Collected data entries
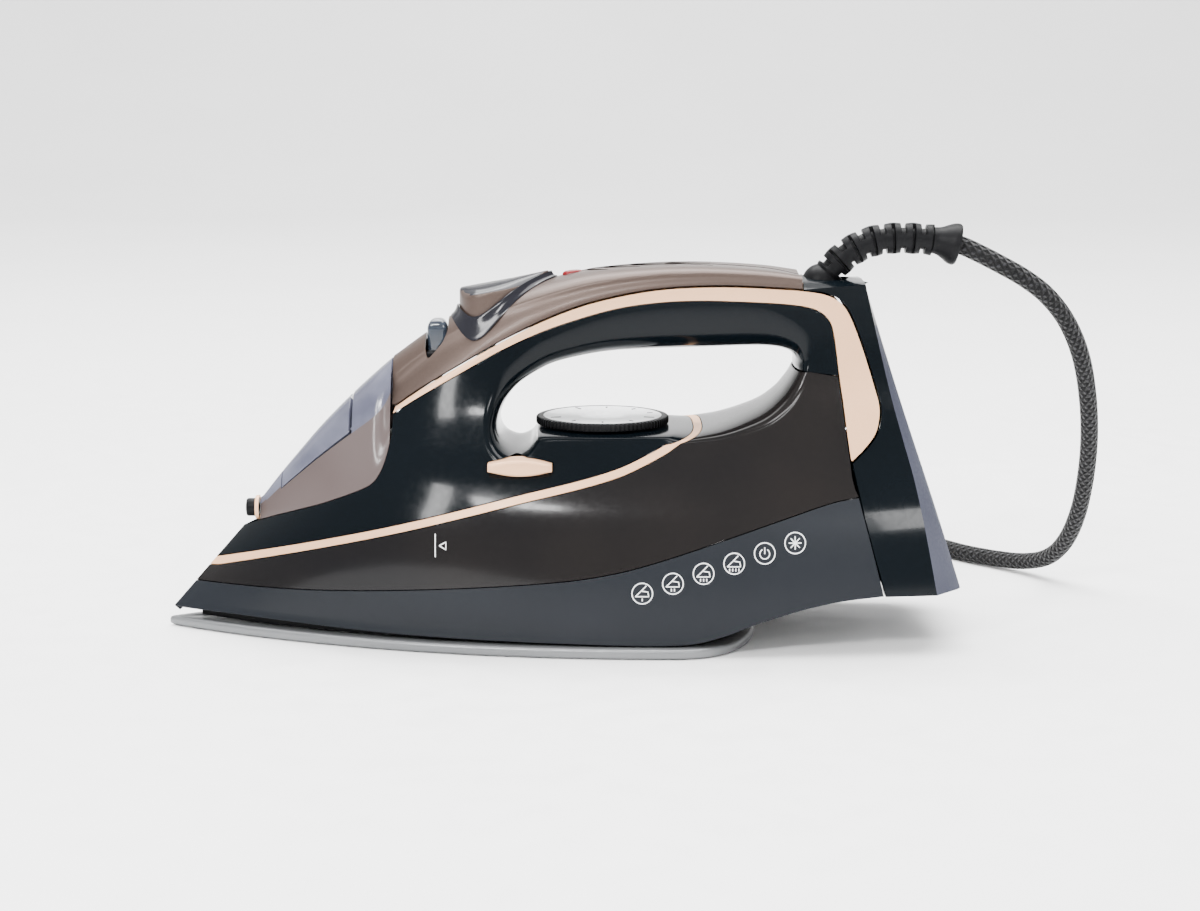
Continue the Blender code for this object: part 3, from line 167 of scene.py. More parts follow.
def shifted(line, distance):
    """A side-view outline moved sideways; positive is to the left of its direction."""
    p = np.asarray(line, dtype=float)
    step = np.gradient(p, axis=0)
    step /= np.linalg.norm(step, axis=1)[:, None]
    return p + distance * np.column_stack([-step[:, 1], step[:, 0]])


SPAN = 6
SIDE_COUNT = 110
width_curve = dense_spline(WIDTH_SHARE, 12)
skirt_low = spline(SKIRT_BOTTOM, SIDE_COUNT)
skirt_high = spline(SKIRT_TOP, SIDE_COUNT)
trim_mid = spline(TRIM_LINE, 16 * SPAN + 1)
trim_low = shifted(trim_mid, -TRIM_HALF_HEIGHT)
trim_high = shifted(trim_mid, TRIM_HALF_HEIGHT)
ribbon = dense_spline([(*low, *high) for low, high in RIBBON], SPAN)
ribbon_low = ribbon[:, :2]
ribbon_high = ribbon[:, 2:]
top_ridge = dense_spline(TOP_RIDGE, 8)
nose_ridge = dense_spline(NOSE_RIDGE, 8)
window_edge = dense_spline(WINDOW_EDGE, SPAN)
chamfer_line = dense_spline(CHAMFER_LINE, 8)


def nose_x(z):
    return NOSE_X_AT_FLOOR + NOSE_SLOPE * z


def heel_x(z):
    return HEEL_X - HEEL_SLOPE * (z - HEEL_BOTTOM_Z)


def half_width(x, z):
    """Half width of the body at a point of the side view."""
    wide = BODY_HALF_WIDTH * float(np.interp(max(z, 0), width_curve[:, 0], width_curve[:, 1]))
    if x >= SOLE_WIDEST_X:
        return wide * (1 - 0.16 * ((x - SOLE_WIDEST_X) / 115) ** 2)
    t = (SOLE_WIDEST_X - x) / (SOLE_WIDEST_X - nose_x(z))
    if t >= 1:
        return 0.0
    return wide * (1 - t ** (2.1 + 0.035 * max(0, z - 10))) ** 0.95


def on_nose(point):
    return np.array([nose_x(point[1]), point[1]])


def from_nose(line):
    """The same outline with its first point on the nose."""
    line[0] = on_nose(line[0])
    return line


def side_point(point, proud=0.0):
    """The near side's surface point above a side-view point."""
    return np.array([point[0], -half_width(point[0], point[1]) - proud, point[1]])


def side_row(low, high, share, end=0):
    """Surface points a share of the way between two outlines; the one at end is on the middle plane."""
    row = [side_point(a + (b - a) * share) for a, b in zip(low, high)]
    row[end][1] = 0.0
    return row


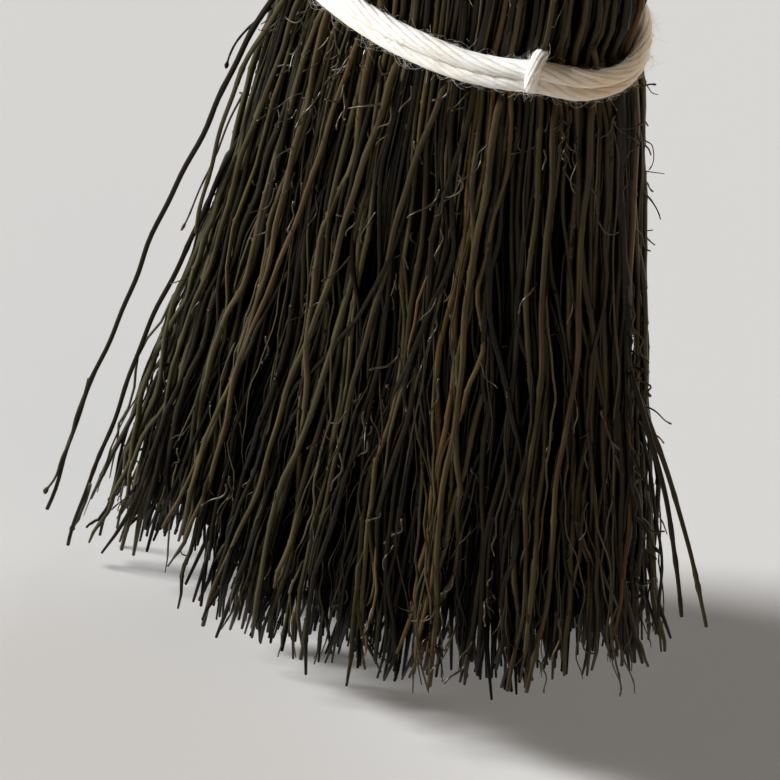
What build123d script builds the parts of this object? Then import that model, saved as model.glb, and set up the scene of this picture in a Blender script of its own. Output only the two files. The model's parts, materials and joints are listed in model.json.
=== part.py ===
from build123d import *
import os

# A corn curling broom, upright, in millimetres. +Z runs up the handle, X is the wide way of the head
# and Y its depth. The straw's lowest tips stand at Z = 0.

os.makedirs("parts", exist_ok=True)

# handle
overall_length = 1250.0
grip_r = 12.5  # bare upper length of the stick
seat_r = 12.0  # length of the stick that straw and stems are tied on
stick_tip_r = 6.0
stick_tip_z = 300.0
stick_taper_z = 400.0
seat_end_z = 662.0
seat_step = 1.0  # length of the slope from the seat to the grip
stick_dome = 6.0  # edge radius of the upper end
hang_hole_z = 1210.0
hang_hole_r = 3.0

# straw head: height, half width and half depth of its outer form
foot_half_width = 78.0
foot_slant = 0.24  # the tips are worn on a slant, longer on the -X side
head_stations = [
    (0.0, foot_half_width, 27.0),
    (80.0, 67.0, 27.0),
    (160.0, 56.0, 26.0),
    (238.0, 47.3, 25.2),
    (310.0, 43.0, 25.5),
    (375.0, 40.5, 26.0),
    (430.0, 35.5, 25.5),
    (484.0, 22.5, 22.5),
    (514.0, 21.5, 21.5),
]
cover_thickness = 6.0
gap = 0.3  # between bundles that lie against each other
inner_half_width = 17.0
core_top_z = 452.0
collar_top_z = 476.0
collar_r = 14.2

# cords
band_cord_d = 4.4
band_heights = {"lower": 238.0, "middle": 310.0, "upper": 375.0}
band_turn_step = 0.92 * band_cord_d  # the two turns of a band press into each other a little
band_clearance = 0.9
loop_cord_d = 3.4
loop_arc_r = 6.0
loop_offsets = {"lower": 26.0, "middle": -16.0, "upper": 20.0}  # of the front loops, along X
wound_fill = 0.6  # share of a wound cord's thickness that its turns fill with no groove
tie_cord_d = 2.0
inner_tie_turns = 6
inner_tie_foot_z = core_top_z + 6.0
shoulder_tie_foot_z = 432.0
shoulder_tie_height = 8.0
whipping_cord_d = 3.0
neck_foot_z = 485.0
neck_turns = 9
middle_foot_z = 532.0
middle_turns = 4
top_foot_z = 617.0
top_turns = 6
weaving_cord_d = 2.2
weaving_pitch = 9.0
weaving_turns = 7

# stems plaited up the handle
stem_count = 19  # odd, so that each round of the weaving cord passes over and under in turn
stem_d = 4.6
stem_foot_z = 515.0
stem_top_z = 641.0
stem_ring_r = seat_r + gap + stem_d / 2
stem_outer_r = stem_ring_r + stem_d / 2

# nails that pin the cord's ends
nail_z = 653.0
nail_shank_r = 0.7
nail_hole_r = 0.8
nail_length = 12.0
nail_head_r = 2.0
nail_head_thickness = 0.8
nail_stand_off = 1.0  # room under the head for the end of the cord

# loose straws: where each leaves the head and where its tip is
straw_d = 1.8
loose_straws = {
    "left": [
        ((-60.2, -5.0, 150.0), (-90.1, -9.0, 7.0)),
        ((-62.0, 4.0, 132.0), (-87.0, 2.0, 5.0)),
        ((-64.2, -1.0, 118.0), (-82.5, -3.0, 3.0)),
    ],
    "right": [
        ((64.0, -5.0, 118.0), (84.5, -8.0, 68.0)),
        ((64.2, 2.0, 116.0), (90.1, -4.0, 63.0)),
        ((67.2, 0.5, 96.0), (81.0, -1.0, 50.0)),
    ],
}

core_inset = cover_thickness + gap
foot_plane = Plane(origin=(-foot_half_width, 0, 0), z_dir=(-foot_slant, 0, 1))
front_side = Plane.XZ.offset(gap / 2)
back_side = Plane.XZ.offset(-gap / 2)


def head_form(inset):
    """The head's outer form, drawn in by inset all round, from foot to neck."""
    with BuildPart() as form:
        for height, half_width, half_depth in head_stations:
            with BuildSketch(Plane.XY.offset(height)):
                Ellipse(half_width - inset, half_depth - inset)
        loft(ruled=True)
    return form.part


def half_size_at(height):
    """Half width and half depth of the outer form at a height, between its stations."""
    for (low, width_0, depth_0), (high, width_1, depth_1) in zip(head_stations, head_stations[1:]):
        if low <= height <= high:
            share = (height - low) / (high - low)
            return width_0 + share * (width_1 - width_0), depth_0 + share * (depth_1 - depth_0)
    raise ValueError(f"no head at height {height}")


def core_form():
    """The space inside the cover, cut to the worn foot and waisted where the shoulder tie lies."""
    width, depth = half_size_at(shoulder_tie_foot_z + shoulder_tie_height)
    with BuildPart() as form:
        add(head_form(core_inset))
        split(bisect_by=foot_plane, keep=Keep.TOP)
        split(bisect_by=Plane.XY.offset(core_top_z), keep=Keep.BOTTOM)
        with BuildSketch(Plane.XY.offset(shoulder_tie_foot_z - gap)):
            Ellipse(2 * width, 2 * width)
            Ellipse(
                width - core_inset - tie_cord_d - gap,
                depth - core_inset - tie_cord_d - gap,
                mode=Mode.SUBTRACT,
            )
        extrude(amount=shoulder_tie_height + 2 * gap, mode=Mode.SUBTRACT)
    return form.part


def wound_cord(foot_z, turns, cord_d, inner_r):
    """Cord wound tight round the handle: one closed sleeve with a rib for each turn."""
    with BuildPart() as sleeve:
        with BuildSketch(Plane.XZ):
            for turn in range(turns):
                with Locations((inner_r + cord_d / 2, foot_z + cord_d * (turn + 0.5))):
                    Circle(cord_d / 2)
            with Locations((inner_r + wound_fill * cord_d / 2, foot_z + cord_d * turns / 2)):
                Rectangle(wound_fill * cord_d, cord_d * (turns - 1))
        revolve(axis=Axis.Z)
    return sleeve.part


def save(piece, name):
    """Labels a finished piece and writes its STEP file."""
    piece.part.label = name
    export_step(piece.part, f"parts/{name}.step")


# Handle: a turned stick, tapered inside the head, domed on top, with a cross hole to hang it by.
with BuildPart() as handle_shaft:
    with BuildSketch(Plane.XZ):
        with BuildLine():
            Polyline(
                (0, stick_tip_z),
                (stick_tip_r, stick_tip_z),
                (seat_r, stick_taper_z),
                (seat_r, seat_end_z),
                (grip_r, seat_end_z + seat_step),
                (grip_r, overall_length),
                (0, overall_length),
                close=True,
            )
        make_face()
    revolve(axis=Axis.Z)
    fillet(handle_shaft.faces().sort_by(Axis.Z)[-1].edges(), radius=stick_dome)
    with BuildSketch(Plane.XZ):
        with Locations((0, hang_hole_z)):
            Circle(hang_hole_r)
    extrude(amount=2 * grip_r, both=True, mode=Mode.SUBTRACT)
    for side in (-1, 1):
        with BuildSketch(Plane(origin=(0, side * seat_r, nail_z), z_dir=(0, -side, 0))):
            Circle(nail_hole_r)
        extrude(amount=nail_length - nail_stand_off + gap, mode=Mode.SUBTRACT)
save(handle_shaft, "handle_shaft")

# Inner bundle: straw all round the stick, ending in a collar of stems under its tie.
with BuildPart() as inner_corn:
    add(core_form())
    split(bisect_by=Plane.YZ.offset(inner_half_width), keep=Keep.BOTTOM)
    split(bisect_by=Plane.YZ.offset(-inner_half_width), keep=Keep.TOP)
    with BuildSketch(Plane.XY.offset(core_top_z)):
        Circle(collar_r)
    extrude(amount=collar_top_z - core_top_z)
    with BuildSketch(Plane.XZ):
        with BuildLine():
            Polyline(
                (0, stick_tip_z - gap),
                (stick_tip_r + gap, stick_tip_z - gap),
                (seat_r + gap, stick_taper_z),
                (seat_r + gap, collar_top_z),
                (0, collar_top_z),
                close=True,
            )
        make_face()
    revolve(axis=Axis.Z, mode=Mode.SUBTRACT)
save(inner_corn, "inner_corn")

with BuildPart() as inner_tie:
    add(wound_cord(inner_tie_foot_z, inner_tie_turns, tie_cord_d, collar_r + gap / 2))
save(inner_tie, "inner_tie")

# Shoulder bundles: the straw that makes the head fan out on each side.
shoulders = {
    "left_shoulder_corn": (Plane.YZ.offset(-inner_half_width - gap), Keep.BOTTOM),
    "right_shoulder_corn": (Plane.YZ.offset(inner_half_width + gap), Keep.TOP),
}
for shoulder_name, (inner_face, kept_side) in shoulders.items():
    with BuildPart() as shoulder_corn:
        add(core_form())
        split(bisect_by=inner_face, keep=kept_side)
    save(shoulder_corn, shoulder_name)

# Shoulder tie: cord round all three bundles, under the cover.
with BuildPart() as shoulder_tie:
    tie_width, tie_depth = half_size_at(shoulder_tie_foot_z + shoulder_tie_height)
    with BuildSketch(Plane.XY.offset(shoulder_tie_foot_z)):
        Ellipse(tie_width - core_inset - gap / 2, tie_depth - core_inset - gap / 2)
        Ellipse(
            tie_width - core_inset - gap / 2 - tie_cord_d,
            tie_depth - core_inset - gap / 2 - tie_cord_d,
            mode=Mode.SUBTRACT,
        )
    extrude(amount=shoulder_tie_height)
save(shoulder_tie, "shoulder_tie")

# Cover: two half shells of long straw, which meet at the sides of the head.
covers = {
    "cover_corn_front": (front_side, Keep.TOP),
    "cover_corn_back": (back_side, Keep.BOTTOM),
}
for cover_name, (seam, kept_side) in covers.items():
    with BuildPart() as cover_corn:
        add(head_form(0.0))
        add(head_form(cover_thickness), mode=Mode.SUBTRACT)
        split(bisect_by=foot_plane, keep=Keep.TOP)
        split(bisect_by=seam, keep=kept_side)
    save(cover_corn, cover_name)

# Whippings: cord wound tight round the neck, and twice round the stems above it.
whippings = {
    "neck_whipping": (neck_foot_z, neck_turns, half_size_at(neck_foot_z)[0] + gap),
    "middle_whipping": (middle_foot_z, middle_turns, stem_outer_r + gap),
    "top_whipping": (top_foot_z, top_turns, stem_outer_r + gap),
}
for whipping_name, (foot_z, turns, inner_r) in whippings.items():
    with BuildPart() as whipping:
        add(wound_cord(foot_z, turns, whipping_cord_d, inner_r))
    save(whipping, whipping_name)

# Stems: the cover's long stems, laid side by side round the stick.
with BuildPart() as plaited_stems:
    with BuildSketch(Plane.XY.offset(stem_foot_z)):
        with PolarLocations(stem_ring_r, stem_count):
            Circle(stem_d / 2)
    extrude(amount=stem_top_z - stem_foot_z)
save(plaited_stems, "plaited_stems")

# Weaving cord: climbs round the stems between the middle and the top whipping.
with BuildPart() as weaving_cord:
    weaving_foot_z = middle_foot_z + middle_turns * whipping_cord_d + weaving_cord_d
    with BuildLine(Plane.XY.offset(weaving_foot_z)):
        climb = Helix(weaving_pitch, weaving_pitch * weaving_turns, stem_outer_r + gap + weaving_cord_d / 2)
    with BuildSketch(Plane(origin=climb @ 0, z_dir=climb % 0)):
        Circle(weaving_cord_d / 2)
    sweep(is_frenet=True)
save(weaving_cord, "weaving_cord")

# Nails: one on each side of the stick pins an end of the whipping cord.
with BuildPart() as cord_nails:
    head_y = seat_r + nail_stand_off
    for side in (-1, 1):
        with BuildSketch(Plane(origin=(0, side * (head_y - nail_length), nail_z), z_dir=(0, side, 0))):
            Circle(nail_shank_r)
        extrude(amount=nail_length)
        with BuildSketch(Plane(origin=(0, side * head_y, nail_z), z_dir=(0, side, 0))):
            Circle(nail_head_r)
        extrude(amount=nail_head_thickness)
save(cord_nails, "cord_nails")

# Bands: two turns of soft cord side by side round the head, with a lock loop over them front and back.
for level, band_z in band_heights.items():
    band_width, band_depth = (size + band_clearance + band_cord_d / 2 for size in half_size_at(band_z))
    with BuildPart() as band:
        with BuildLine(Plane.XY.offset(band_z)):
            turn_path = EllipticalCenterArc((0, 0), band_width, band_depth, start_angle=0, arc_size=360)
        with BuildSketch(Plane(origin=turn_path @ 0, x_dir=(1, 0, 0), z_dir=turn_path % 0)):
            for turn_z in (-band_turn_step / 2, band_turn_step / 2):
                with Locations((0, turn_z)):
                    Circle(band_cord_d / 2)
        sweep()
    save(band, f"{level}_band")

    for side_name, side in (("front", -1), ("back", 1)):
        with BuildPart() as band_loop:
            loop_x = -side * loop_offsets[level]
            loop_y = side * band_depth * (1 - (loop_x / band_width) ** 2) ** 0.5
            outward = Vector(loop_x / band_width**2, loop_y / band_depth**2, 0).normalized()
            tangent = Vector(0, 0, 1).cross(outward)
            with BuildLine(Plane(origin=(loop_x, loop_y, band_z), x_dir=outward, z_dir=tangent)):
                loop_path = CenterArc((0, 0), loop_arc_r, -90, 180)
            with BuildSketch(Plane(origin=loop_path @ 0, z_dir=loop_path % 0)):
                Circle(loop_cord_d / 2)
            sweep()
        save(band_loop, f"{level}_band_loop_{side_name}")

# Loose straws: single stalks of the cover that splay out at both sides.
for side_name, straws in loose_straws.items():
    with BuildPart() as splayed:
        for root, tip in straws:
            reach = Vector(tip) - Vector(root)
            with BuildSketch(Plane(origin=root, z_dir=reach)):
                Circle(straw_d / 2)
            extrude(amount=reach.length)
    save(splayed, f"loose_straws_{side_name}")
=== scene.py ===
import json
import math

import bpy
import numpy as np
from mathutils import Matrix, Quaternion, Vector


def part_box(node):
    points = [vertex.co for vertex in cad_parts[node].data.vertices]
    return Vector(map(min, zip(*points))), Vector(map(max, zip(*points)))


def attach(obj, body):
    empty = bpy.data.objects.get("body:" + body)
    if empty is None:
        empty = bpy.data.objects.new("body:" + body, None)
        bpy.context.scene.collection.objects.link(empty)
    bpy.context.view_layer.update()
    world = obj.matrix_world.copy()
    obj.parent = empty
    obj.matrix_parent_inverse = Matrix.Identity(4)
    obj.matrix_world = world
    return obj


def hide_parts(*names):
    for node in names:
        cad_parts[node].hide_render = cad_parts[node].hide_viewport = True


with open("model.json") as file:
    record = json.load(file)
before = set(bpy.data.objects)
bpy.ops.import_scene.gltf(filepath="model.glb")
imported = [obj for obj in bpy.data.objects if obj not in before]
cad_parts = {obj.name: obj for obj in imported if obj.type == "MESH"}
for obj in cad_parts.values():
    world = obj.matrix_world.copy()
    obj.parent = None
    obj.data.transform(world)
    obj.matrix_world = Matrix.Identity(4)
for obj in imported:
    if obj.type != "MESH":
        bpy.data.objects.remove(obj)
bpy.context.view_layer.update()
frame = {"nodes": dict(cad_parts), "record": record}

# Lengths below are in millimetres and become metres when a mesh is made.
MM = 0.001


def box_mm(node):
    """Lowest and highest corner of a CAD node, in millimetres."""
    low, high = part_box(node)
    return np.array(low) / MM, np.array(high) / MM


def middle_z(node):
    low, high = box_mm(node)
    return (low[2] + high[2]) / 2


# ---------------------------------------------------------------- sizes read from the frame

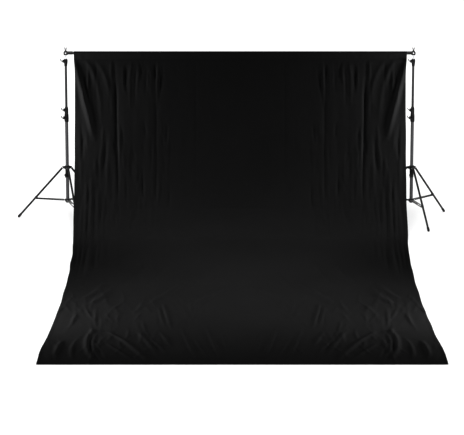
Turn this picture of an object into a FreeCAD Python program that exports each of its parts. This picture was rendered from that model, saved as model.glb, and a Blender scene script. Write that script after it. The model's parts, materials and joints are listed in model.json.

=== STATED TASK ===
What are the exact lines from the beginning of the material through the line containing "chamfer_line = dense_spline(CHAMFER_LINE, 8)"? Write out those lines alone.

=== SOLUTION FOR THIS EXERCISE ===
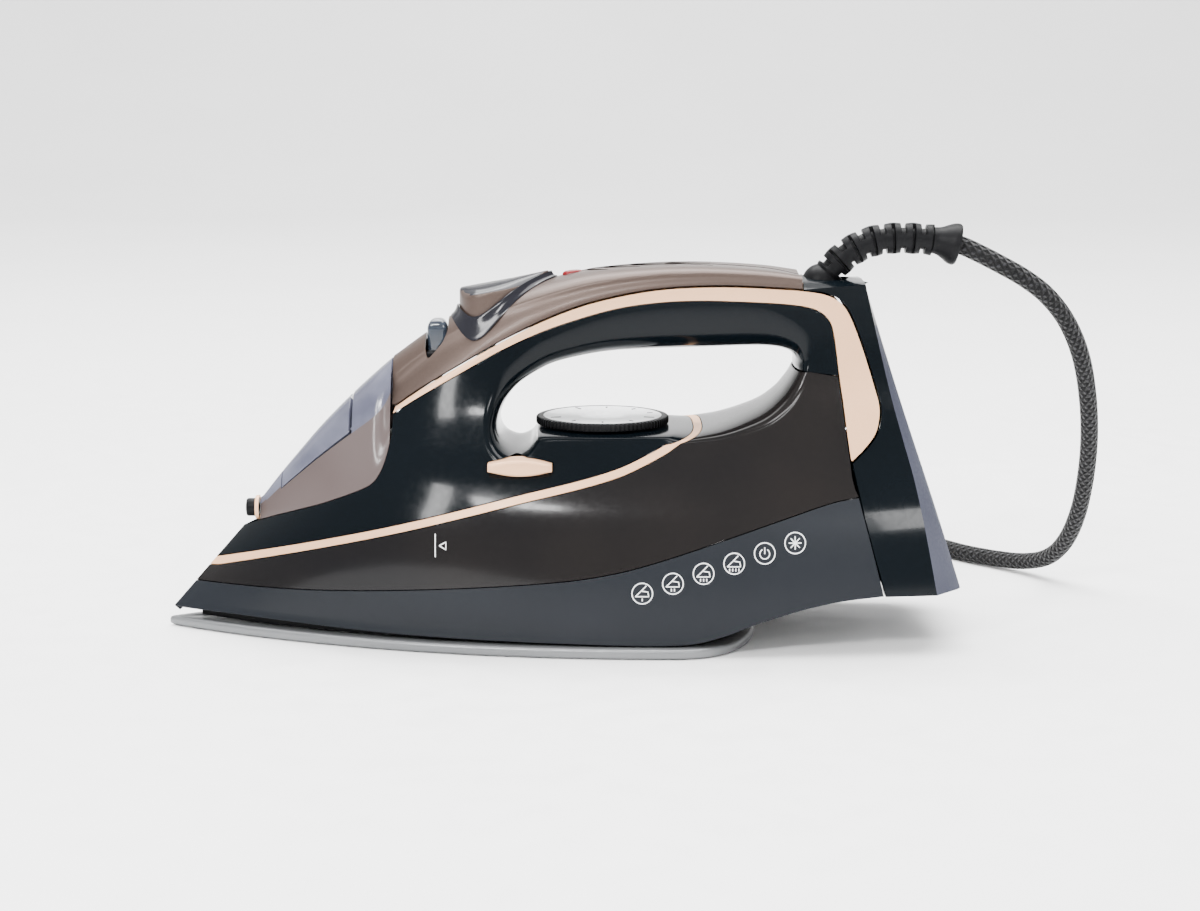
Continue the Blender code for this object: part 3, from line 167 of scene.py. More parts follow.
def shifted(line, distance):
    """A side-view outline moved sideways; positive is to the left of its direction."""
    p = np.asarray(line, dtype=float)
    step = np.gradient(p, axis=0)
    step /= np.linalg.norm(step, axis=1)[:, None]
    return p + distance * np.column_stack([-step[:, 1], step[:, 0]])


SPAN = 6
SIDE_COUNT = 110
width_curve = dense_spline(WIDTH_SHARE, 12)
skirt_low = spline(SKIRT_BOTTOM, SIDE_COUNT)
skirt_high = spline(SKIRT_TOP, SIDE_COUNT)
trim_mid = spline(TRIM_LINE, 16 * SPAN + 1)
trim_low = shifted(trim_mid, -TRIM_HALF_HEIGHT)
trim_high = shifted(trim_mid, TRIM_HALF_HEIGHT)
ribbon = dense_spline([(*low, *high) for low, high in RIBBON], SPAN)
ribbon_low = ribbon[:, :2]
ribbon_high = ribbon[:, 2:]
top_ridge = dense_spline(TOP_RIDGE, 8)
nose_ridge = dense_spline(NOSE_RIDGE, 8)
window_edge = dense_spline(WINDOW_EDGE, SPAN)
chamfer_line = dense_spline(CHAMFER_LINE, 8)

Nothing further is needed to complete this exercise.